#### Exercise requirements
Go through the entries one line at a time, and gather every line that has the word "this".

(Stored data entries)
++++++++++

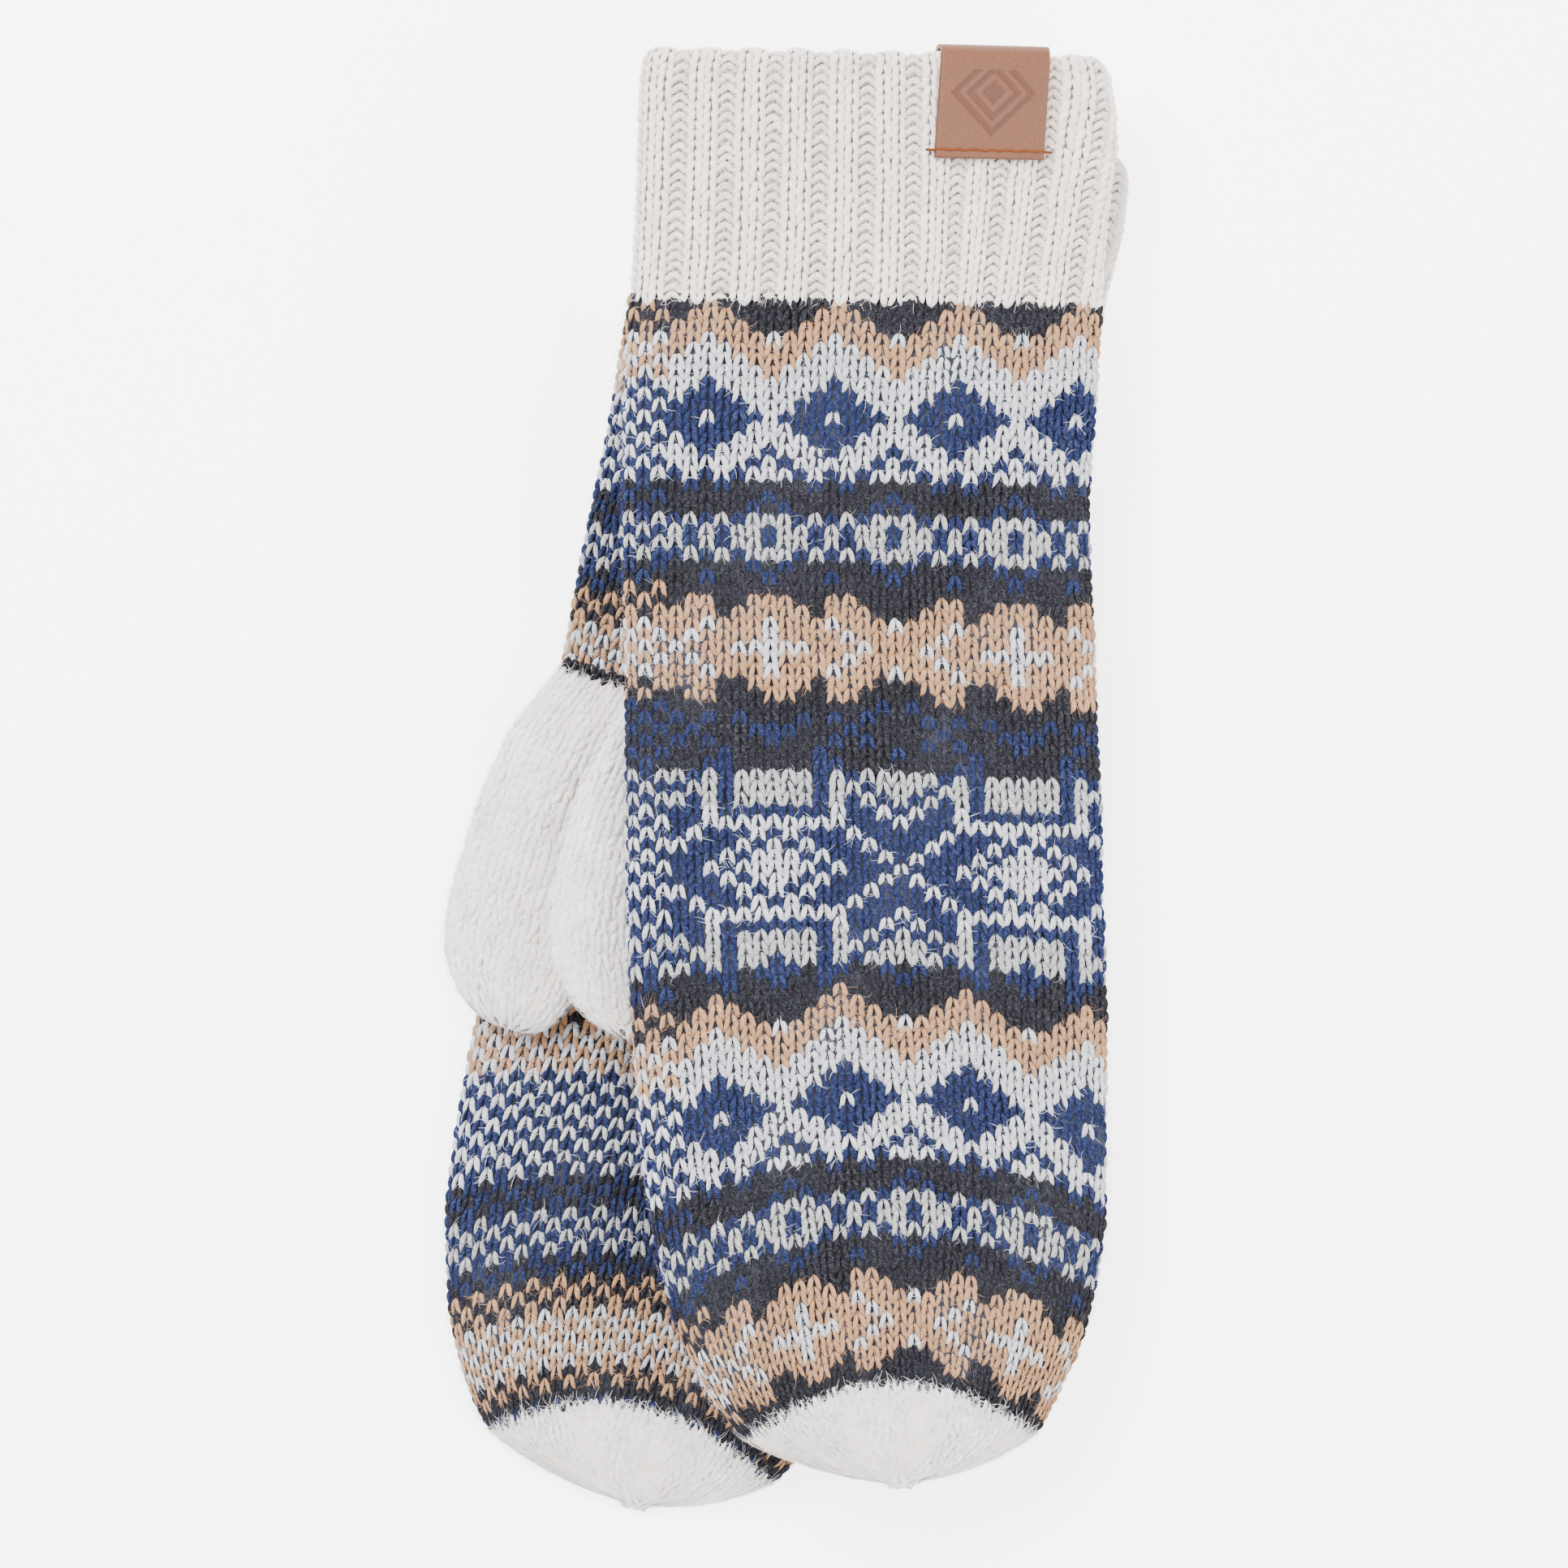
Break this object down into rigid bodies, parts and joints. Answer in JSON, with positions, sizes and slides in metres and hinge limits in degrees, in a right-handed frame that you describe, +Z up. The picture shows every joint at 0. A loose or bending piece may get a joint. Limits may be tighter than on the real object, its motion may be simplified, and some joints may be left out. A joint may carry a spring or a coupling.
{
  "type": "knitted mittens",
  "caption": "Pair of knitted mittens lying palm to palm, patterned hands, plain thumbs and folded ribbed cuffs with a folded leather patch.",
  "frame": {"origin": "centre of the pair's footprint, at the height of the surface it lies on", "axes": "+Z up, +Y along the mittens towards the cuffs, +X to the right with the cuffs at the top"},
  "size_m": [0.1329, 0.2853, 0.0421],
  "materials": {
    "cuff_wool": "ribbed cream wool",
    "facing_wool": "ribbed cream wool, folded in",
    "patterned_wool": "stranded wool in blue, charcoal, peach, grey and white",
    "white_wool": "plain knitted off-white wool",
    "lining_fleece": "soft knitted lining",
    "charcoal_wool": "heathered charcoal wool",
    "tan_leather": "tan nubuck",
    "brown_thread": "dark brown sewing thread"
  },
  "bodies": {
    "right_hand": {"right_hand_knit": "patterned_wool", "right_crown": "white_wool", "right_crown_yarn": "white_wool", "right_hand_lining": "lining_fleece", "right_thumb_band": "charcoal_wool", "right_cuff_rib": "cuff_wool", "right_cuff_facing": "facing_wool", "right_cuff_seam": "cuff_wool", "right_patch": "tan_leather", "right_patch_thread": "brown_thread"},
    "right_thumb": {"right_thumb_knit": "white_wool", "right_thumb_lining": "lining_fleece"},
    "left_hand": {"left_hand_knit": "patterned_wool", "left_crown": "white_wool", "left_crown_yarn": "white_wool", "left_hand_lining": "lining_fleece", "left_thumb_band": "charcoal_wool"},
    "left_cuff": {"left_cuff_rib": "cuff_wool", "left_cuff_facing": "facing_wool", "left_cuff_seam": "cuff_wool", "left_patch": "tan_leather", "left_patch_thread": "brown_thread"},
    "left_thumb": {"left_thumb_knit": "white_wool", "left_thumb_lining": "lining_fleece"}
  },
  "joints": [
    {"name": "left_lift", "type": "slide", "parent": "right_hand", "child": "left_hand", "axis": [0, 0, 1], "range_m": [0, 0.08]},
    {"name": "left_wrist", "type": "hinge", "parent": "left_hand", "child": "left_cuff", "pos_m": [0.0174, 0.09335, 0.03505], "axis": [0.9744, 0, -0.225], "range_deg": [0, 60]},
    {"name": "left_thumb_swing", "type": "hinge", "parent": "left_hand", "child": "left_thumb", "pos_m": [-0.0153, 0.019, 0.02316], "axis": [0.2924, 0, 0.9563], "range_deg": [-22, 3]},
    {"name": "right_thumb_swing", "type": "hinge", "parent": "right_hand", "child": "right_thumb", "pos_m": [-0.0319, 0.019, 0.0191], "axis": [0, 0, 1], "range_deg": [-25, 0]}
  ]
}
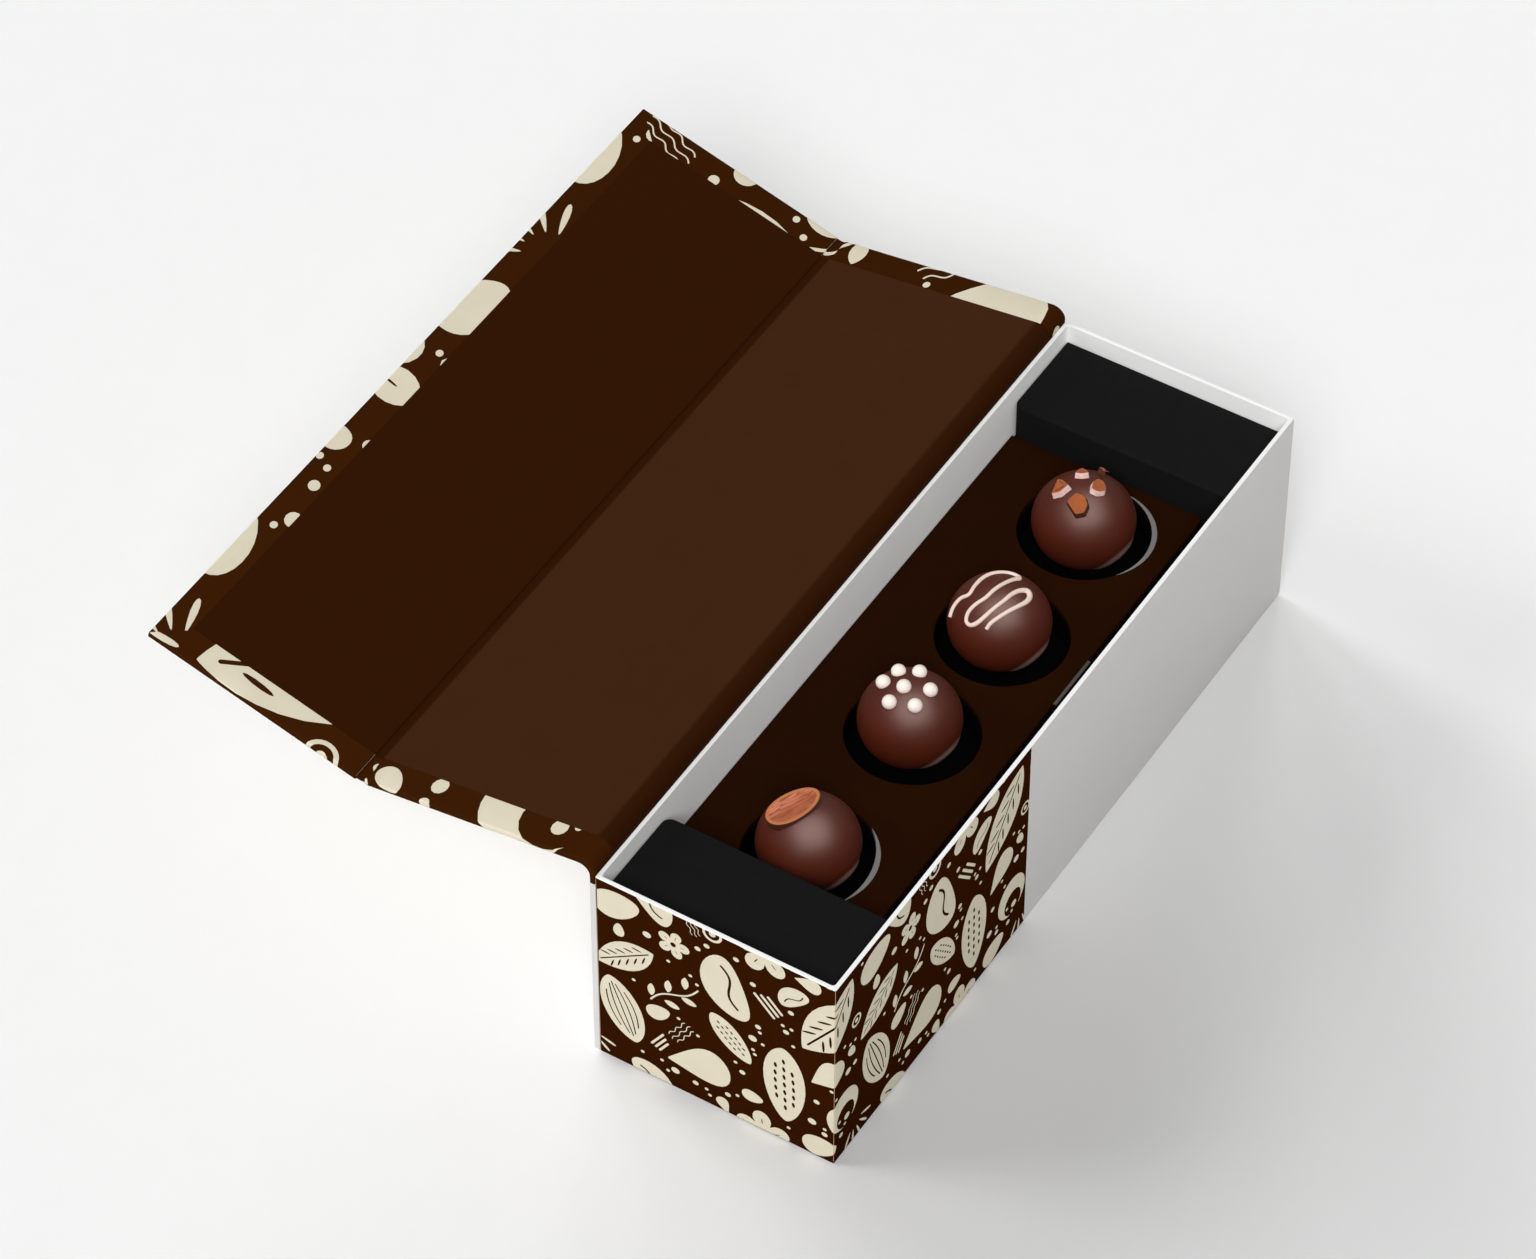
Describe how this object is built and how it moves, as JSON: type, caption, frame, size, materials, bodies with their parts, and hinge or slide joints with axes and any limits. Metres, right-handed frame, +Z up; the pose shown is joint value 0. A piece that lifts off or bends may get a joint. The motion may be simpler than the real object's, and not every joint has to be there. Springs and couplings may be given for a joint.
{
  "type": "chocolate box",
  "caption": "Long rigid gift box with a hinged two-panel book cover, open, holding a row of sweets in round wells of a foam insert.",
  "frame": {"origin": "centre of the tray's underside", "axes": "+X along the box, +Y from the front wall towards the cover's hinge, +Z up"},
  "size_m": [0.22, 0.1937, 0.0758],
  "materials": {
    "grey_board": "solid grey board",
    "printed_wrap": "dark brown printed wrap paper with a pale pattern, satin",
    "plain_wrap": "pale grey wrap paper, matte",
    "cover_wrap": "dark brown printed wrap paper with a pale pattern, satin",
    "cover_liner": "plain dark brown liner paper, matte",
    "white_lining": "white lining paper, matte",
    "stay_tape": "brown paper tape",
    "black_foam": "black closed-cell foam",
    "brown_card": "dark brown card with a grey core",
    "chocolate": "dark milk chocolate, dusted satin",
    "ganache": "soft chocolate filling",
    "almond": "roasted almond slice",
    "sugar_pearl": "white sugar pearls, satin",
    "icing": "white chocolate line",
    "chopped_nut": "chopped roasted nut",
    "magnet": "plated disc magnet",
    "keeper_steel": "plain steel plate"
  },
  "bodies": {
    "tray": {"tray_base_wrap": "plain_wrap", "tray_floor_board": "grey_board", "tray_front_board": "grey_board", "tray_back_board": "grey_board", "tray_left_board": "grey_board", "tray_right_board": "grey_board", "tray_corner_stays": "stay_tape", "tray_side_wrap": "printed_wrap", "tray_lining": "white_lining", "tray_floor_paper": "white_lining", "keeper_plates": "keeper_steel", "cover_back_board": "grey_board", "cover_back_wrap": "plain_wrap", "cover_spine": "cover_wrap"},
    "lid": {"lid_board": "grey_board", "lid_wrap": "cover_wrap", "lid_liner": "cover_liner", "cover_fold": "cover_liner"},
    "flap": {"flap_board": "grey_board", "flap_wrap": "cover_wrap", "flap_liner": "cover_liner", "flap_magnets": "magnet"},
    "insert": {"foam_base": "black_foam", "foam_wells": "black_foam", "foam_left_block": "black_foam", "foam_right_block": "black_foam", "platform_card": "brown_card"},
    "sweet_1": {"sweet_1_shell": "chocolate", "sweet_1_filling": "ganache", "sweet_1_nut_slice": "almond"},
    "sweet_2": {"sweet_2_shell": "chocolate", "sweet_2_filling": "ganache", "sweet_2_pearls": "sugar_pearl"},
    "sweet_3": {"sweet_3_shell": "chocolate", "sweet_3_filling": "ganache", "sweet_3_drizzle": "icing"},
    "sweet_4": {"sweet_4_shell": "chocolate", "sweet_4_filling": "ganache", "sweet_4_nut_pieces": "chopped_nut"}
  },
  "joints": [
    {"name": "lid_hinge", "type": "hinge", "parent": "tray", "child": "lid", "pos_m": [0, 0.0332, 0.06645], "axis": [-1, 0, 0], "range_deg": [-188.11, 0], "deforming": ["cover_spine"]},
    {"name": "flap_hinge", "type": "hinge", "parent": "lid", "child": "flap", "pos_m": [0, 0.09976, 0.05863], "axis": [-1, 0, 0], "range_deg": [-66.34, 23.66], "deforming": ["cover_fold"]},
    {"name": "insert_lift", "type": "slide", "parent": "tray", "child": "insert", "axis": [0, 0, 1], "range_m": [0, 0.07]},
    {"name": "sweet_1_lift", "type": "slide", "parent": "insert", "child": "sweet_1", "axis": [0, 0, 1], "range_m": [0, 0.03]},
    {"name": "sweet_2_lift", "type": "slide", "parent": "insert", "child": "sweet_2", "axis": [0, 0, 1], "range_m": [0, 0.03]},
    {"name": "sweet_3_lift", "type": "slide", "parent": "insert", "child": "sweet_3", "axis": [0, 0, 1], "range_m": [0, 0.03]},
    {"name": "sweet_4_lift", "type": "slide", "parent": "insert", "child": "sweet_4", "axis": [0, 0, 1], "range_m": [0, 0.03]}
  ]
}
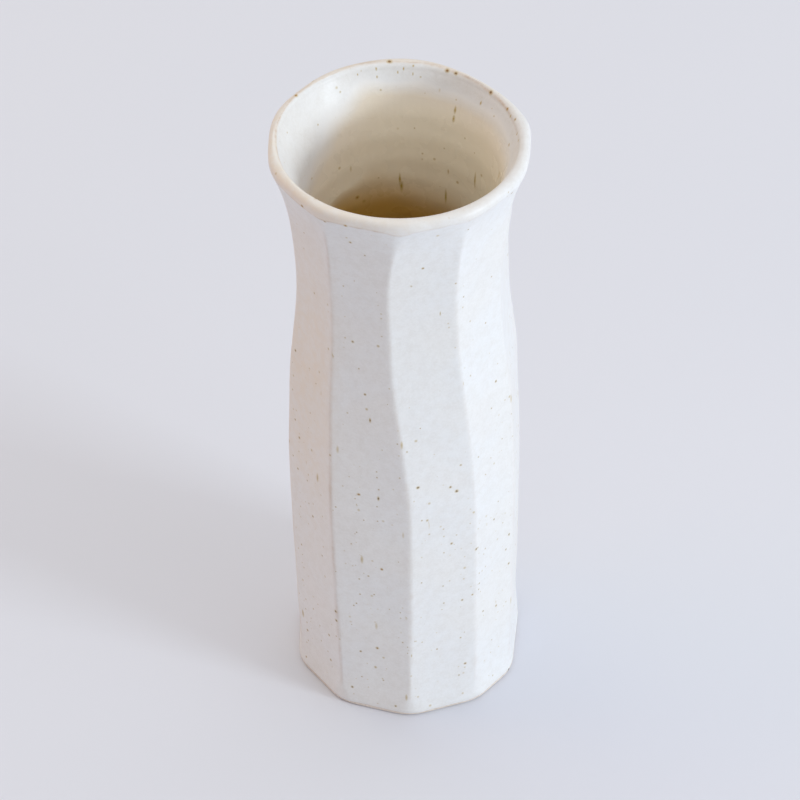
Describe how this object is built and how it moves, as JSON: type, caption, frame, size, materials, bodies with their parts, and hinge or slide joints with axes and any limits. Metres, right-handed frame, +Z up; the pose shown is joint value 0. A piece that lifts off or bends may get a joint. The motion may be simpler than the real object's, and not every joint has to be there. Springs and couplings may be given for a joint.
{
  "type": "bud vase",
  "caption": "Tall round-mouthed stoneware vase with faceted sides, a narrowed neck, a flared rolled lip and a speckled white glaze.",
  "frame": {"origin": "middle of the foot, on the surface that the vase stands on", "axes": "+Z up the vase's axis to the mouth; -Y towards the facet edge that wanders most, which is the front; +X to the right seen from the front"},
  "size_m": [0.0667, 0.069, 0.18],
  "materials": {
    "stoneware": "matt fired clay",
    "liner_glaze": "gloss white liner glaze with iron specks",
    "outer_glaze": "satin white glaze with iron specks",
    "lip_glaze": "satin white glaze, toasted where it is thin"
  },
  "bodies": {
    "root": {"stoneware_body": "stoneware", "liner_glaze": "liner_glaze", "outer_glaze": "outer_glaze", "lip_glaze": "lip_glaze"}
  },
  "joints": []
}
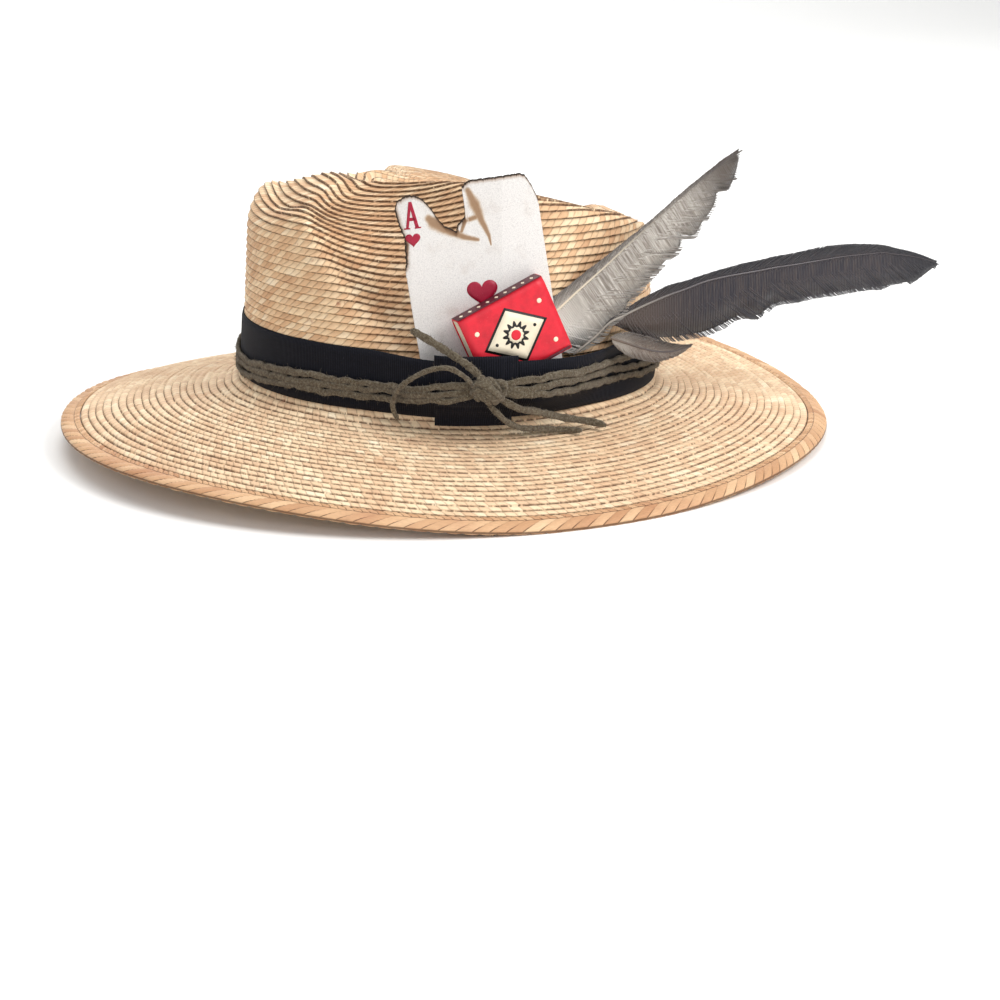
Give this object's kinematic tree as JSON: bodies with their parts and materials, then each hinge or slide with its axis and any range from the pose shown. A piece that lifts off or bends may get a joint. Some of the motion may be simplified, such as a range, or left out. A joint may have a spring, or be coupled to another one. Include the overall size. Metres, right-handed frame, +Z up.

++++++++++

#### Complete output
Break this object down into rigid bodies, parts and joints. Answer in JSON, with positions, sizes and slides in metres and hinge limits in degrees, in a right-handed frame that you describe, +Z up. The picture shows every joint at 0. A loose or bending piece may get a joint. Limits may be tighter than on the real object, its motion may be simplified, and some joints may be left out. A joint may carry a spring or a coupling.
Describe how this object is built and how it moves, as JSON: type, caption, frame, size, materials, bodies with their parts, and hinge or slide joints with axes and any limits. Metres, right-handed frame, +Z up; the pose shown is joint value 0. A piece that lifts off or bends may get a joint. The motion may be simpler than the real object's, and not every joint has to be there. Springs and couplings may be given for a joint.
Describe how this object is built and how it moves, as JSON: type, caption, frame, size, materials, bodies with their parts, and hinge or slide joints with axes and any limits. Metres, right-handed frame, +Z up; the pose shown is joint value 0. A piece that lifts off or bends may get a joint. The motion may be simpler than the real object's, and not every joint has to be there. Springs and couplings may be given for a joint.
Give this object's kinematic tree as JSON: bodies with their parts and materials, then each hinge or slide with its axis and any range from the pose shown. A piece that lifts off or bends may get a joint. Some of the motion may be simplified, such as a range, or left out. A joint may have a spring, or be coupled to another one. Include the overall size. Metres, right-handed frame, +Z up.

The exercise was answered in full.